The White House scrambled to put Joe Biden’s bipartisan infrastructure deal back on track on Saturday, after Republican senators balked at his surprise demand to pair the nearly $1tn plan with an even bigger investment package covering progressive policy priorities, a demand the president made on Thursday even while hailing the deal.
In a statement, Biden said he had “created the impression that I was issuing a veto threat on the very plan I had just agreed to, which was certainly not my intent”.
Biden said on Thursday he would not sign a bill arising from the infrastructure deal unless it was accompanied by trillions more in spending in a separate measure passed with only Democratic votes.
One senior Republican said the president had therefore made him and others look like “fucking idiots”.
Tensions appeared to have cooled by Saturday, after White House negotiators Steve Ricchetti and Louisa Terrell assured senators Biden remained enthusiastic about the deal and would make a forceful public case for it in trips around the US.
In his statement on Saturday afternoon, Biden said: “To be clear, our bipartisan agreement does not preclude Republicans from attempting to defeat my Families Plan. Likewise, they should have no objections to my devoted efforts to pass that Families Plan and other proposals in tandem. We will let the American people – and the Congress – decide.”
He added: “The bottom line is this. I gave my word to support the infrastructure plan and that is what I intend to do.”
A White House official subsequently said Biden’s first trip to promote the two plans would take him to Wisconsin on Tuesday.
The controversy pointed to the difficult path ahead. The two measures were always expected to move together through Congress, the bipartisan infrastructure plan needing 60 votes while the second bill would advance under rules allowing for passage solely with majority Democratic votes.
But what had been a celebratory moment for Biden and a group of 10 senators on Thursday was jolted by the president’s surprise insistence at a news conference that he would not sign the bipartisan bill unless Congress also passed his broader package.
Some senators felt blindsided. Lindsey Graham of South Carolina told Politico: “If he’s gonna tie them together, he can forget it! I’m not doing that. That’s extortion! I’m not going to do that. The Dems are being told you can’t get your bipartisan work product passed unless you sign on to what the left wants, and I’m not playing that game.”
Graham said “most Republicans” had not known about any linkage strategy.
“There’s no way,” he said. “You look like a fucking idiot now. I don’t mind bipartisanship, but I’m not going to do a suicide mission.”
On Friday the White House press secretary, Jen Psaki, said senators should not have been surprised. The two-track strategy, she said “hasn’t been a secret. He hasn’t said it quietly. He hasn’t even whispered it.”
Psaki said Biden would stand by the commitment he made to the senators “and he expects they’ll do the same”.
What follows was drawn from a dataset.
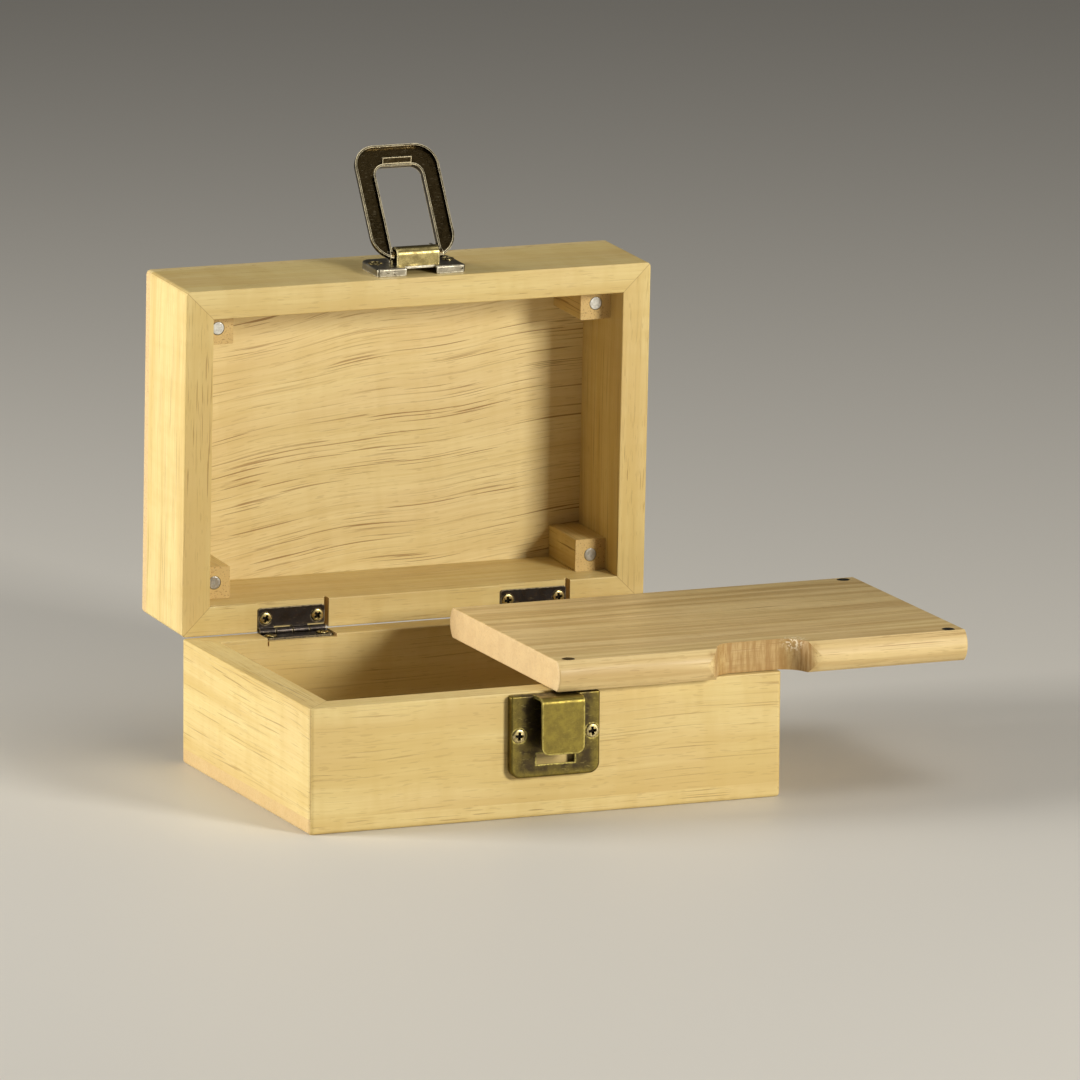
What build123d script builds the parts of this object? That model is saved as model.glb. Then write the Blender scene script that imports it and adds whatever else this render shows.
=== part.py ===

Nonetheless, the White House sought to allay concerns. In a call to the Democratic negotiator, Arizona senator Kyrsten Sinema, Biden said he looked forward to signing both bills, the White House said.
The two-track strategy seeks to assure liberals the infrastructure deal won’t be the only one and that the companion package, now containing nearly $6tn in childcare, Medicare and other spending, remains on the table.
The White House also wants to show centrist Democrats including Sinema and Joe Manchin of West Virginia it is working with Republicans before trying to push the broader package through Congress.
On Saturday, Biden said: “Some Democrats have said they might oppose the infrastructure plan because it omits items they think are important. That’s a mistake in my view.
“Some Republicans now say that they might oppose the infrastructure plan, because I am also trying to pass the American Families Plan. That is also a mistake in my view.
“I intend to work hard to get both of them passed because our country needs both.”
Speaking to the Associated Press on Friday, Senator Rob Portman of Ohio, the lead Republican negotiator, said: “My hope is that we’ll still get this done. It’s really good for America. Our infrastructure is in bad shape. It’s about time to get it done.”
Ten Republicans will be needed to pass the bipartisan deal. While the senators in the group which negotiated with Democrats are among some of the more independent-minded lawmakers, it appears Republican leader Mitch McConnell could peel away support.